Después de él, probé en cuanto lugar me cruzaba, desde peluquerías con nombre y apellido de famosos, hasta otras más humildes de distintos barrios y zonas. No hubo caso, nunca logré mantener un corte de pelo ni color a lo largo del tiempo. Una vez, me acuerdo, lloré como loca frente al espejo y ante los ojos aterrorizados de la peluquera, como una niña que había perdido su muñeca favorita. Las otras clientas del lugar me miraban azoradas, y yo no podía parar de llorar, mientras me señalaba frente al espejo. Le había pedido que me recortara las puntas, pero la peluquera se entusiasmó demasiado y me dejó como un pajarito desplumado, recién atacado por los gatos. En otra ocasión, cuando pedí que me marcaran unas ondas para lograr mas volumen con mis escasos pelos, salí con los rulos inflados de Balderrama, aquel jugador colombiano de los 90.

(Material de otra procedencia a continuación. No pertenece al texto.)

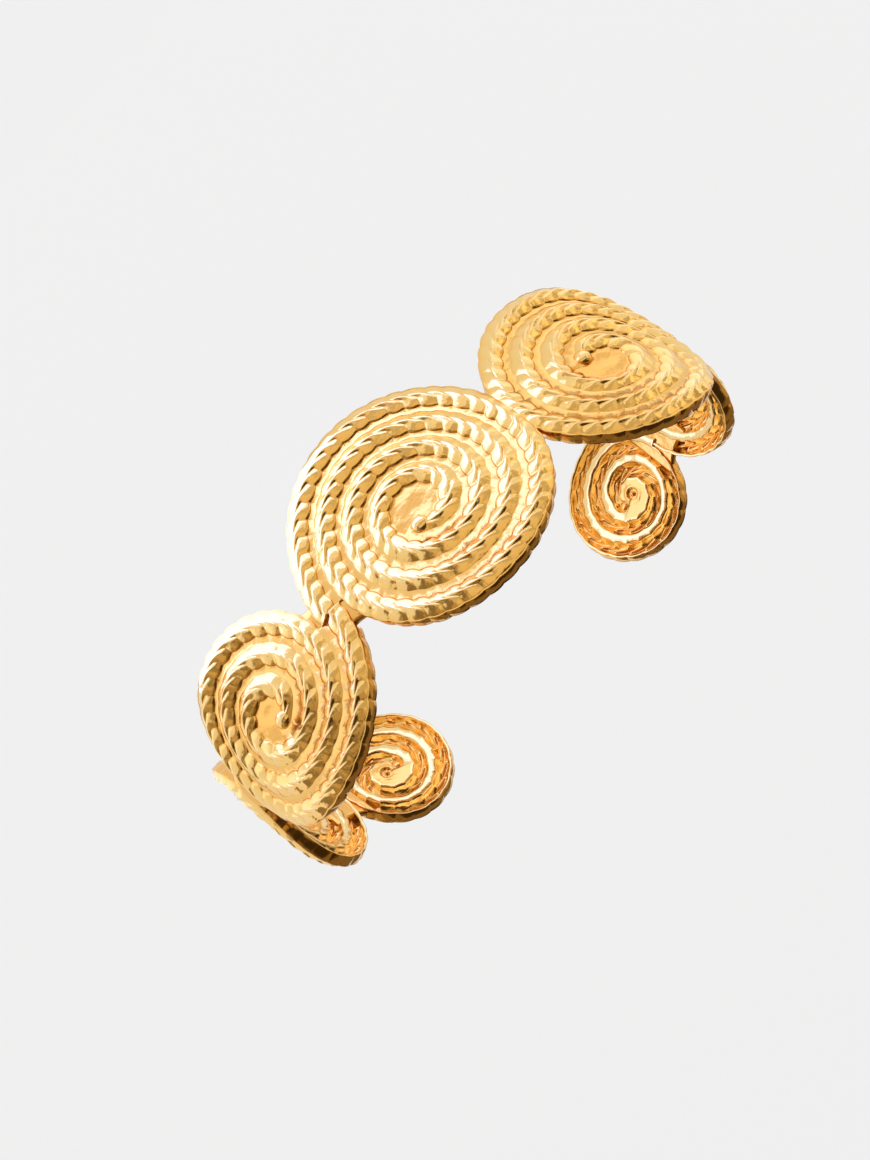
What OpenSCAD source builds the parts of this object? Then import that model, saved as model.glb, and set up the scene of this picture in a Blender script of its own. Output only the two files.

Si del color se trata, la historia es todavía peor. Una vez, en lugar de salir con mi pelo color caoba que estaba tan de moda, mi cabeza parecía una naranja abrillantada. Cansada de tanto infortunio, y aconsejada por amigas cuyas cabelleras lucían siempre igual, prolijas y constantes, intenté aplicarme yo misma los tintes que venden en el supermercado y que cuestan dos pesos. El resultado fue aún más espantoso. Cuando me miré en el espejo, pegué un grito frente a mi pelo verde furioso. Casi me desmayo, y llamé con desesperación a una vecina para que me ayudara. Mala decisión, me sugirió que me lave con vinagre y, luego de una frenética masajeada que me dejó el cuero cabelludo irritadísimo, el color había cambiado de verde a azul. Totalmente shockeada por el resultado, fingí demencia y esa misma noche me fui a jugar al burako con un grupo de amigas. Apenas empezada la partida, una de ellas me preguntó: ¿se puede saber por qué tenés el pelo azul? No pude contener más la impotencia y me largué a llorar, otra vez como niña que perdió su muñeca preferida.

La última experiencia terrorífica la tuve hace un par de días, a pesar de que había hecho control mental y había visualizado que me iría bien. Un simpático peluquero colombiano, super recomendado por varias amigas cuyas cabelleras admiro y envidio, acudió a mi casa a hacerme el color. Yo, como de costumbre, utilicé la mínima cantidad posible de palabras para expresarle que lo único que quería era que me tape las canas con "mi color". A lo que él respondió: ok, negro. Yo: no es negro mi color de cabello. Él: sí, es negro. Yo: no, es castaño oscuro. Él: bueno, por eso, negro. Yo: castaño oscuro no es negro. Él: sí, negro. Yo: pero, no quiero negro, negro es el color de mi campera, el color de la noche, el color de la mesa. Mi color es castaño oscuro, o rubio oscuro, pero no es negro. A lo que él respondió, siempre con la misma sonrisa: Señora, su cabello es negro. Y entonces yo, que ya venía tensa desde que le pedí cita, contesté al borde de los gritos: así que yo durante cincuenta años pensando que mi color era castaño, ¿y resulta que es negro? Y él: así es. Y yo: no, pues, soy daltónica y estúpida. Y él: ¡qué quiere que le diga!

Así es, queridas y queridos lectores, mi inevitable lucha cada vez que tengo que hacer algo con mi cabello. Yo creo que, en algún momento, debería raparme, o cortarme cortito militar, a ver si así, de una vez por todas, me evito sufrir de nuevo. ¿Qué les parece?